By Deena BustilloPLAY Columnist
I have it in my head that really good breakfast is reserved for little kids and senior citizens. I assume it’s because the only time in my life I really ate a notable breakfast on a regular basis was when my mom made Mickey Mouse pancakes before leaving me at that fun place called kindergarten where you learn invaluable skills, like coloring inside the lines.
But before you know it, you hit that awkward prepubescent stage where it is no longer acceptable to have mommy make breakfast, so you’re stuck with bland Cornflakes and granola bars – burnt toast if you’re lucky. Then, further up the independence ladder, you really have no one to make you French toast (especially that useless boyfriend), and are in far too much of a hurry to even contemplate making it for yourself. Thus, from age 10 until you get your life back – when your first grandkid pops out – is one giant breakfast hiatus.

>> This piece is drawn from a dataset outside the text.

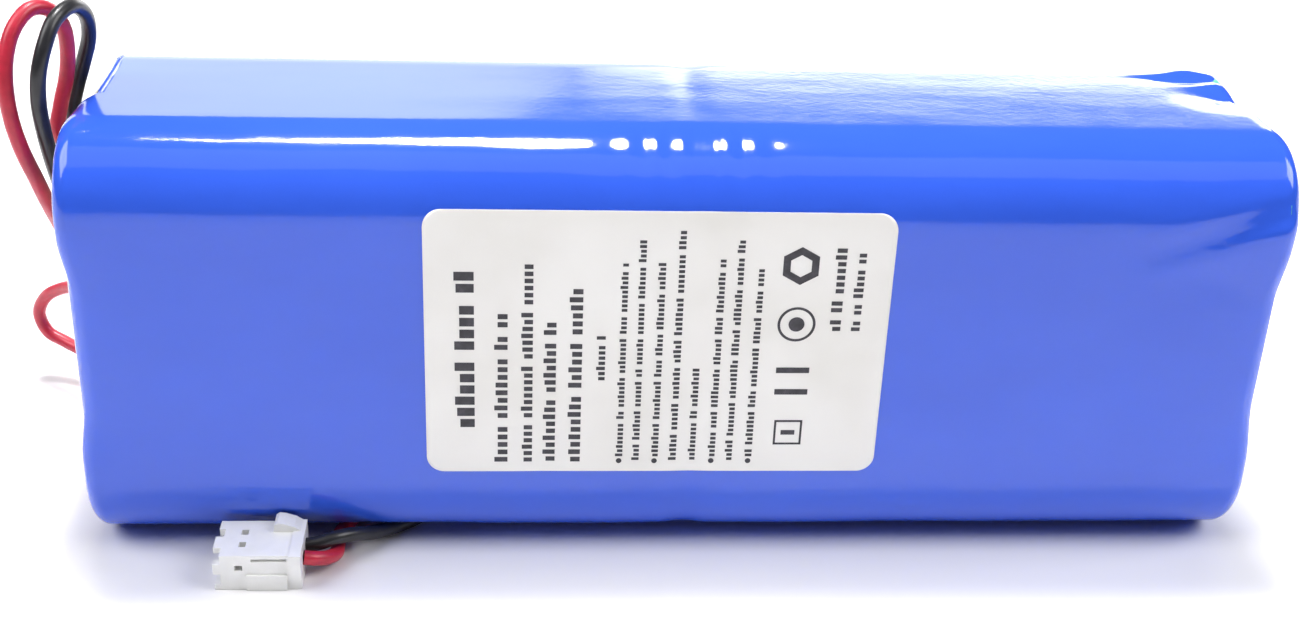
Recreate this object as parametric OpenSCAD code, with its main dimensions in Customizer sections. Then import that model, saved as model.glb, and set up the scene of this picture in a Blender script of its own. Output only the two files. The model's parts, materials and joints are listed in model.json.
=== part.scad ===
// Battery pack: nine round cells in two end-to-end columns, three in parallel and three in series,
// held in a heat-shrink sleeve, with a protection board, two output leads and a two-way plug.
// X runs along the pack, Y from the label face (front, -Y) to the back, Z up. Z = 0 is the resting plane.

/* [Cells] */
// Outer diameter of one cell with its own jacket, mm
cell_d = 18.4; // [18:0.1:18.6]
// Length of one cell, terminals included, mm
cell_len = 65; // [64:0.1:65.2]
// Distance between the axes of touching cells, mm
cell_pitch = 18.5; // [18.5:0.05:18.8]
// Thickness of a cell's own jacket, mm
jacket_wall = 0.1; // [0.08:0.01:0.15]

/* [Sleeve] */
// Wall of the shrink sleeve, mm
sleeve_wall = 0.3; // [0.2:0.05:0.4]
// Room past the cells at the left end, where the leads rise, mm
left_room = 3.4; // [3.4:0.1:4]
// Room past the cells at the right end, mm
right_room = 1.4; // [1.4:0.1:2]
// How far the sleeve folds in over each end, mm
end_fold = 6.5; // [4:0.5:7]
// Height of the groove under the sleeve that the leads lie in, mm
groove_h = 2.2; // [2:0.1:2.4]

/* [Label] */
// Width of the rating label along the pack, mm
label_w = 51.8; // [40:0.1:60]
// Height of the rating label, mm
label_h = 32.6; // [24:0.1:33]
// Thickness of the rating label, mm
label_t = 0.15; // [0.1:0.01:0.2]
// Where the label's centre lies along the pack, mm from the middle
label_x = -3.3; // [-8:0.1:8]
// Height of the label's centre above the resting plane, mm
label_z = 27.9; // [25:0.1:28]

/* [Wiring] */
// Outer diameter of an output lead, mm
lead_d = 1.7; // [1.4:0.1:1.9]
// Outer diameter of an inside wire, mm
wire_d = 1.3; // [1:0.1:1.5]
// Width of a nickel strip, mm
strip_w = 7; // [6:0.5:8]
// Thickness of a nickel strip, mm
strip_t = 0.2; // [0.15:0.05:0.2]

/* [Board] */
// Length of the protection board, mm
board_len = 50; // [40:1:54]
// Width of the protection board, mm
board_w = 14; // [12:0.5:14.5]
// Thickness of the protection board, mm
board_t = 1; // [0.8:0.1:1.2]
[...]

But my longing for the more complex breakfast years was overcome by the glorious thought of breakfast for dinner. This makes total sense for college co-eds too lazy or stressed or inept to whip up a fancy blueberry pancake or Belgian waffle before a grueling school day. And it just so happens that Chicago is filled with places for late-night breakfast binges. Bring on the bacon!
Since the time our parents were the little tykes (1960), Walker Brothers has been serving buttery breakfast staples in Wilmette. Today there are six cozy locations around Chicago that cook goodies including their signature apple pancake – a huge knotted-looking pancake filled with, gasp, apples. But, is enveloped in a sugary, cinnamon glaze that requires a hearty appetite and possibly comes with its own set of heart problems. Aside from Surgeon General warning-worthy cuisine, the restaurant is open every day until 10 p.m. so we can have a taste of breakfast heaven without piling on years – classes provide enough grey hair, thank you very much.
If you want to bypass the Walker Bros. wait, head into Chicago for walk-up window waffles. Baladoche, a Lakeview newbie, sells Zucker (not to be mistaken with Belgian) waffles until midnight weekdays, and 1 a.m. weekends for an on-the-go snack. They are made from brioche-like dough with little pearls of sugar that burst while baking in a 400-degree waffle iron. The caramelized sugar creates sweetness without having to load up on syrup.
With these, take back breakfast now – I might still have baby fat in my cheeks, but I’ve far outgrown pigtails, and it’s hopefully a long road to grandparenthood.